Return, character for character, the lines from the one bearing "imported = [obj" through the end of the material. Omit everything before that line.
>> BEGIN SOURCE MATERIAL
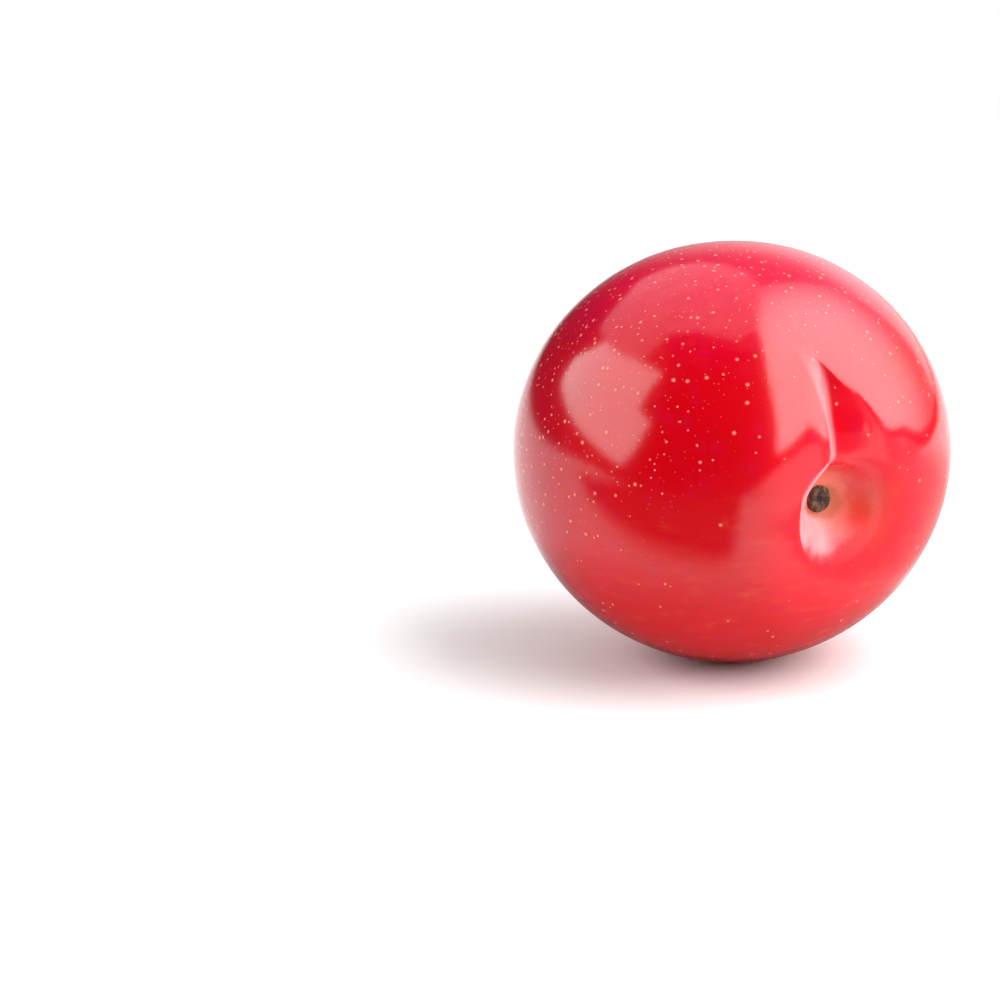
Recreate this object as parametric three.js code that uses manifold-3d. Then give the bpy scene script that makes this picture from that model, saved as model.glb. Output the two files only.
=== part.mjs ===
// A ripe red dessert plum as picked, lying on its side: one solid fruit with its stalk cavity, suture and
// stalk scar. Millimetres. +Z is up, the stalk end faces -Y and the suture runs over the top. The origin is
// the middle of the small flat spot that the fruit rests on.
import * as THREE from "three";
import { mergeVertices } from "three/addons/utils/BufferGeometryUtils.js";
import Module from "manifold-3d";

const { degToRad, clamp } = THREE.MathUtils;

// The fruit before the cavity and the suture are pressed into it.
const HALF_LENGTH = 30.6; // along the stalk axis
const HALF_CHEEK = 30.8; // sideways, across the two cheeks
const HALF_SUTURE = 29.6; // from the suture to the back
const TAPER = 0.033; // how much fuller the stalk end is than the tip end
const LEAN = degToRad(2.5); // the stalk end lies this much lower than the tip end

// The stalk cavity.
const CAVITY_DEPTH = 5.5;
const CAVITY_FLOOR = 1.6; // radius of its flat bottom, where the scar is
const CAVITY_RADIUS = 4.3; // from there to halfway up its wall
const CAVITY_FLARE = 0.15; // share by which the cavity is wider towards its open side
const CAVITY_OPEN = degToRad(150); // its open side, round the stalk axis from the suture towards +X
const CAVITY_RIM = 2.8; // how sharply its wall turns into the cheek
const CAVITY_SOFTEN = 0.5; // share by which the rim is softer towards the open side
const CAVITY_UNDERCUT = 0.25; // the cavity leans by this share of its depth under its left wall

// The suture: a broad slope on the right of its crease and a steep wall on the left. It narrows towards
// the tip.
const GROOVE_SLOPE = 0.5; // steepness of its right side
const GROOVE_WIDTH = 5; // width of its right side near the cavity
const GROOVE_NEAR = 0.36; // radians from the stalk end within which it has that width
const GROOVE_REACH = 0.74; // radians from the stalk end at which it has run out
const GROOVE_END_WIDTH = 0.02; // width left past there
const GROOVE_CORNER = 8; // how sharply the right side turns into the cheek, past the cavity
const GROOVE_SOFT_CORNER = 1.5; // and beside the cavity
const GROOVE_SOFT_REACH = 0.2; // radians from the stalk end within which the corner is soft
const GROOVE_CORNER_BLEND = 0.2; // radians over which the one turns into the other
const GROOVE_LEFT = 1.4; // width of its steep left wall
const GROOVE_FLOOR = 0.25; // radius at the bottom of the crease
const GROOVE_UNDERCUT = 0.3; // the left lip leans by this share of the depth over the crease
const GROOVE_IN_CAVITY = 0.2; // share of its depth that is left at the middle of the cavity
const GROOVE_START = 9; // it sets in over this height above the stalk axis

// The crease curves to the left on its way to the tip, and hooks to the left where it runs into the cavity.
const DRIFT = 9.5; // for each square of a radian
const DRIFT_START = 0.24; // radians from the stalk end
const HOOK = 7.6;
const HOOK_REACH = 0.136;

// The shallow hollow on both sides of the suture.
const VALLEY_DEPTH = 0.35;
const VALLEY_WIDTH = 6;
const VALLEY_FADE = 1; // radians from the stalk end

// The scar that the stalk left: a corky ring round a small pit.
const SCAR_RADIUS = 1.6;
const SCAR_RIM = 0.25;
const SCAR_RIM_WIDTH = 0.4;
const SCAR_PIT = 0.5;
const SCAR_PIT_WIDTH = 0.6;

// The tip: a tiny dimple where the flower's style was.
const TIP_DEPTH = 0.5;
const TIP_REACH = 1.2;

const FLAT_RADIUS = 4; // the spot that the fruit rests on
const END_BLEND = 10; // what belongs to one end fades out over this distance from the fruit's middle

// The mesh: rings crowd towards the stalk end and meridians towards the suture.
const MERIDIANS = 108;
const RINGS = 54;
const RING_CROWDING = 1.6;
const MERIDIAN_CROWDING = 0.6;

// Goes smoothly from 0 to 1 while x goes from start to end.
const ease = (x, start, end) => {
  const s = clamp((x - start) / (end - start), 0, 1);
  return s * s * (3 - 2 * s);
};
// 1 at the middle, falling away on both sides.
const bell = (x, middle, width) => Math.exp(-(((x - middle) / width) ** 2));
// Nearly x where x is positive and nearly 0 where it isn't, with a rounded bend between.
const softRamp = (x) => Math.log(1 + Math.exp(x));

// How deep the cavity is at a distance and a direction from the stalk axis, from 0 to 1.
function cavityDip(fromAxis, around) {
  const slant = Math.cos(around - CAVITY_OPEN);
  const radius = CAVITY_RADIUS * (1 + CAVITY_FLARE * slant);
  const rim = CAVITY_RIM * (1 - CAVITY_SOFTEN * slant);
  const fromFloor = Math.max(fromAxis - CAVITY_FLOOR, 0);
  return Math.exp(-((fromFloor / radius) ** rim));
}

// The depth of the suture beside its crease.
function grooveDepth(polar, x, z) {
  const hook = HOOK * bell(polar, 0, HOOK_REACH);
  const beside = x + DRIFT * Math.max(polar - DRIFT_START, 0) ** 2 + hook;
  const off = Math.hypot(beside, GROOVE_FLOOR) - GROOVE_FLOOR;
  const nearness = 1 - ease(polar, GROOVE_NEAR, GROOVE_REACH);
  const width = GROOVE_END_WIDTH + (GROOVE_WIDTH - GROOVE_END_WIDTH) * nearness + hook;
  const past = ease(polar, GROOVE_SOFT_REACH, GROOVE_SOFT_REACH + GROOVE_CORNER_BLEND);
  const corner = GROOVE_SOFT_CORNER + (GROOVE_CORNER - GROOVE_SOFT_CORNER) * past;
  const slope = softRamp(corner * (1 - off / width)) / softRamp(corner);
  const wall = Math.exp(-off / GROOVE_LEFT);
  return GROOVE_SLOPE * width * ease(z, 0, GROOVE_START) * (beside > 0 ? slope : wall);
}

// A point of the skin, from its angle to the stalk axis and its angle round that axis from the suture.
function skinPoint(polar, around) {
  const girth = Math.sin(polar) * (1 + TAPER * Math.cos(polar));
  const x = HALF_CHEEK * girth * Math.sin(around);
  const y = -HALF_LENGTH * Math.cos(polar);
  const z = HALF_SUTURE * girth * Math.cos(around);
  const fromAxis = Math.hypot(x, z);
  const stalkEnd = ease(-y, 0, END_BLEND);
  const tipEnd = ease(y, 0, END_BLEND);

  const dip = cavityDip(fromAxis, around) * stalkEnd;
  const scarRing = SCAR_RIM * bell(fromAxis, SCAR_RADIUS, SCAR_RIM_WIDTH);
  const scar = scarRing - SCAR_PIT * bell(fromAxis, 0, SCAR_PIT_WIDTH);
  const tip = TIP_DEPTH * Math.exp(-fromAxis / TIP_REACH) * tipEnd;
  const p = new THREE.Vector3(x - CAVITY_UNDERCUT * CAVITY_DEPTH * dip, y, z);
  p.y += CAVITY_DEPTH * dip - scar * stalkEnd - tip;

  const groove = grooveDepth(polar, x, z) * (1 - (1 - GROOVE_IN_CAVITY) * dip);
  const valleyFade = Math.exp(-((polar / VALLEY_FADE) ** 4));
  const valley = VALLEY_DEPTH * bell(x, 0, VALLEY_WIDTH) * ease(z, 0, GROOVE_START) * valleyFade;
  const inwards = p.clone().normalize().negate();
  p.addScaledVector(inwards, groove + valley);
  p.x -= GROOVE_UNDERCUT * groove;
  return p;
}

// A closed sphere's grid, moved onto the skin.
function fruitGeometry() {
  const grid = new THREE.SphereGeometry(1, MERIDIANS, RINGS);
  const { position, uv } = grid.attributes;
  const sideways = new THREE.Vector3(1, 0, 0);
  for (let i = 0; i < position.count; i++) {
    const turn = 2 * Math.PI * uv.getX(i);
    const polar = Math.PI * (1 - uv.getY(i)) ** RING_CROWDING;
    const around = MERIDIAN_CROWDING * Math.sin(turn) - turn;
    position.setXYZ(i, ...skinPoint(polar, around).applyAxisAngle(sideways, LEAN));
  }
  grid.deleteAttribute("normal");
  grid.deleteAttribute("uv");
  return mergeVertices(grid, 1e-3);
}

const wasm = await Module();
wasm.setup();

const solidOf = (geometry) =>
  new wasm.Manifold(
    new wasm.Mesh({
      numProp: 3,
      vertProperties: new Float32Array(geometry.attributes.position.array),
      triVerts: new Uint32Array(geometry.index.array),
    }),
  );

function geometryOf(solid) {
  const mesh = solid.getMesh();
  const geometry = new THREE.BufferGeometry();
  geometry.setAttribute("position", new THREE.BufferAttribute(new Float32Array(mesh.vertProperties), 3));
  geometry.setIndex(new THREE.BufferAttribute(new Uint32Array(mesh.triVerts), 1));
  geometry.computeVertexNormals();
  return geometry;
}

// Cuts the flat spot and moves its middle to the origin.
function settled(geometry) {
  const at = geometry.attributes.position;
  const lowest = new THREE.Vector3(0, 0, Infinity);
  for (let i = 0; i < at.count; i++) {
    if (at.getZ(i) < lowest.z) lowest.fromBufferAttribute(at, i);
  }
  const cut = FLAT_RADIUS ** 2 / (2 * HALF_SUTURE);
  geometry.translate(-lowest.x, -lowest.y, -lowest.z - cut);
  const ground = new THREE.BoxGeometry(60, 60, 20).translate(0, 0, -10);
  ground.deleteAttribute("normal");
  ground.deleteAttribute("uv");
  return geometryOf(solidOf(geometry).subtract(solidOf(mergeVertices(ground, 1e-3))));
}

const plum = new THREE.Mesh(
  settled(fruitGeometry()),
  new THREE.MeshStandardMaterial({ color: 0xc8102a, roughness: 0.22, metalness: 0 }),
);
plum.name = "plum";

const part = new THREE.Group();
part.add(plum);
export default part;
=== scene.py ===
# %% [markdown]
# # A ripe red plum
#
# A plum is one body, so this lesson has one main piece, the skin, and three small things that sit on it: the
# pale dots in the skin, the dry scar where the stalk came off, and the speck where the flower was. The packed
# model is loaded first, as a frame of the fruit's real size and place, and everything is fitted to its box.

from math import cos, exp, pi, radians, sin
from types import SimpleNamespace

import bmesh
import bpy
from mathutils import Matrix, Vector, noise


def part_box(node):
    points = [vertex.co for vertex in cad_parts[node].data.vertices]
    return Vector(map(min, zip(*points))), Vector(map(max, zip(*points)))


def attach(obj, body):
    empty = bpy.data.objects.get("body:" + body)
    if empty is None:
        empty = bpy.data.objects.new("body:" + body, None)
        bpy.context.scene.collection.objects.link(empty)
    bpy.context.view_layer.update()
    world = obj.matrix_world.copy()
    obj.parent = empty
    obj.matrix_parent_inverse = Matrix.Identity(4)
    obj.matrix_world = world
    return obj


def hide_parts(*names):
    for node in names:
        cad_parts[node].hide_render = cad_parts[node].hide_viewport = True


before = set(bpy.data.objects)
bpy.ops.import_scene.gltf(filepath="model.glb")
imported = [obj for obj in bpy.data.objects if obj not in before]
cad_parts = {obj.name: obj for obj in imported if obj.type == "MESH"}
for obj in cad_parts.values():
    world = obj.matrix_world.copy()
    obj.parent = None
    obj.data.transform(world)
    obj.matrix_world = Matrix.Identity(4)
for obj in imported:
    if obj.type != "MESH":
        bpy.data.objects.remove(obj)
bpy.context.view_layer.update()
MM = 0.001  # the sizes below are in millimetres, and Blender's are in metres
low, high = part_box("plum")
print("the fruit's box, mm:", [round(side / MM, 2) for side in high - low])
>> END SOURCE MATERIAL
SOLUTION TO THIS PROBLEM —
imported = [obj for obj in bpy.data.objects if obj not in before]
cad_parts = {obj.name: obj for obj in imported if obj.type == "MESH"}
for obj in cad_parts.values():
    world = obj.matrix_world.copy()
    obj.parent = None
    obj.data.transform(world)
    obj.matrix_world = Matrix.Identity(4)
for obj in imported:
    if obj.type != "MESH":
        bpy.data.objects.remove(obj)
bpy.context.view_layer.update()
MM = 0.001  # the sizes below are in millimetres, and Blender's are in metres
low, high = part_box("plum")
print("the fruit's box, mm:", [round(side / MM, 2) for side in high - low])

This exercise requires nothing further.